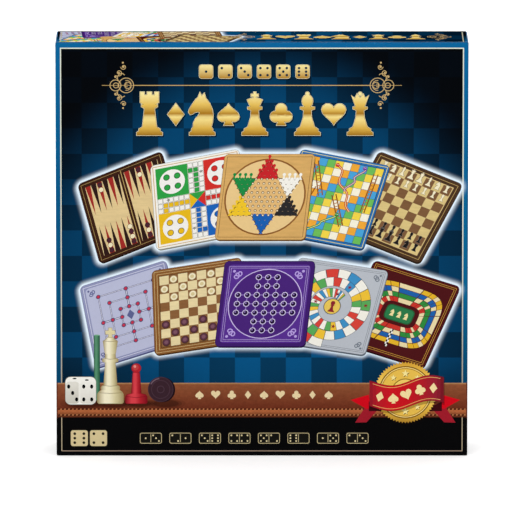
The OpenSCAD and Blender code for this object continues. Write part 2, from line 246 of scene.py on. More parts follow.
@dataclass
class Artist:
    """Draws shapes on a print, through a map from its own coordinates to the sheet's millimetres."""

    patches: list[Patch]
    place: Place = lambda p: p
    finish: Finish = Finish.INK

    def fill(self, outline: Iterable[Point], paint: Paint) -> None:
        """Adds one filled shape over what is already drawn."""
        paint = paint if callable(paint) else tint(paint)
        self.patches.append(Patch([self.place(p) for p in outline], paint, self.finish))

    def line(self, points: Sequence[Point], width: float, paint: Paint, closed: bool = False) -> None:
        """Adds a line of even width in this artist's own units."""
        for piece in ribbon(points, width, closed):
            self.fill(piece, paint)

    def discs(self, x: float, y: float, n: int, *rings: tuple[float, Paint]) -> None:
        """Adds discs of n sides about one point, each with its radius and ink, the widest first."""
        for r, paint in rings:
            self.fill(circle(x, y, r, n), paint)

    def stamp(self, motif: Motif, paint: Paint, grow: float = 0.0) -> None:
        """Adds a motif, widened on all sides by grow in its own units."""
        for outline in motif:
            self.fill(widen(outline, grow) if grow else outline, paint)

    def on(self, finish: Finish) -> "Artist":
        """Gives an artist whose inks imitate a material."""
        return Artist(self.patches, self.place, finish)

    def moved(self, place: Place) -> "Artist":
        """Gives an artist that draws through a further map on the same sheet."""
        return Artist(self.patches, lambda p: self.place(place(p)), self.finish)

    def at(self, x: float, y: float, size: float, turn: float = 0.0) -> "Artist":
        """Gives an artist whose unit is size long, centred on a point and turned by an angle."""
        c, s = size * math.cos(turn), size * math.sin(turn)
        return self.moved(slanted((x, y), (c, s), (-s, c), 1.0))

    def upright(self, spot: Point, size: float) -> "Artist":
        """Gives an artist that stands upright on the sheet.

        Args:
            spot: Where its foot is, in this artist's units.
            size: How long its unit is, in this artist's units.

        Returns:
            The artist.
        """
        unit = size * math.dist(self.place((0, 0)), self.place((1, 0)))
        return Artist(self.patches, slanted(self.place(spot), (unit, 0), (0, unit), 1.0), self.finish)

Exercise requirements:
Give back exactly the material above from its opening line to the line bearing "self.patches.append(Patch([self.place(p) for p".

Exercise solution:
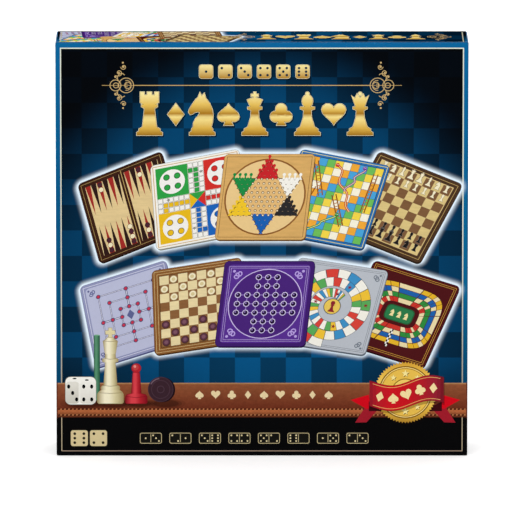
The OpenSCAD and Blender code for this object continues. Write part 2, from line 246 of scene.py on. More parts follow.
@dataclass
class Artist:
    """Draws shapes on a print, through a map from its own coordinates to the sheet's millimetres."""

    patches: list[Patch]
    place: Place = lambda p: p
    finish: Finish = Finish.INK

    def fill(self, outline: Iterable[Point], paint: Paint) -> None:
        """Adds one filled shape over what is already drawn."""
        paint = paint if callable(paint) else tint(paint)
        self.patches.append(Patch([self.place(p) for p in outline], paint, self.finish))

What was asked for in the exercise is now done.